Wish you a productive week ahead and a GREAT Monday!

4 Comments

Jay Chhaya May 17, 2010

Bottom up approach in process improvement strategy does make people at all levels of hierarchy as part of the game, but what when final decission makers of these strategies implementation are top level personals. Presenting them these strategies, explaining them, formulating implementation plans makes this a top-bottom approach. Team members will at later stage be made aware of these strategies, imparted training, etc. So, what do you suggest on this?

Tanmay Author May 17, 2010

Hi Jay, process improvement is a communication intensive activity where a lot of internal selling needs to happen (from the top to bottom and vice versa)

To sell your improvement ideas to people at the top does not make it a “top-down” approach, because people at the bottom are empowered to suggest improvements, create awareness about their ideas and then implement it. That still is a “bottom-up” approach. If your ideas are consistently overruled with the views of top management, then, as I said, companies need to re-look at how they are treating their people and empowering them to improve the processes.

Secondly, it is also important to understand that when I mention “practitioner-led”, I don’t mean “all practitioners” because that is not possible.

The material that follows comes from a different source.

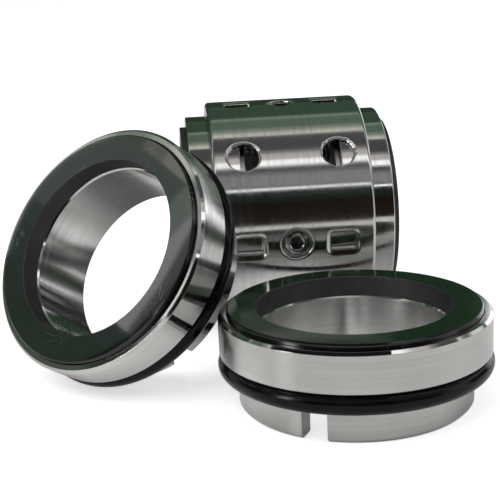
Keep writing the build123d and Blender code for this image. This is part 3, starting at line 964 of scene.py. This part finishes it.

But idea is to have people from different practices as a part of process improvement team – so that they can better represent their area of work and suggest improvements based on their real-life challenges.

Hope this clarifies your question.

Best,
Tanmay

Jay Chhaya May 17, 2010

This does clarifies my doubt. Ultimately the point is that decission makers must have an open mind and vision to welcome changes and suggestions.
Thanks a lot for finding time to revert back to my query.

Regards,
Jay Chahya

Tank Devang May 18, 2010

Nice article.
I am agree with you on “bottom-up” approach.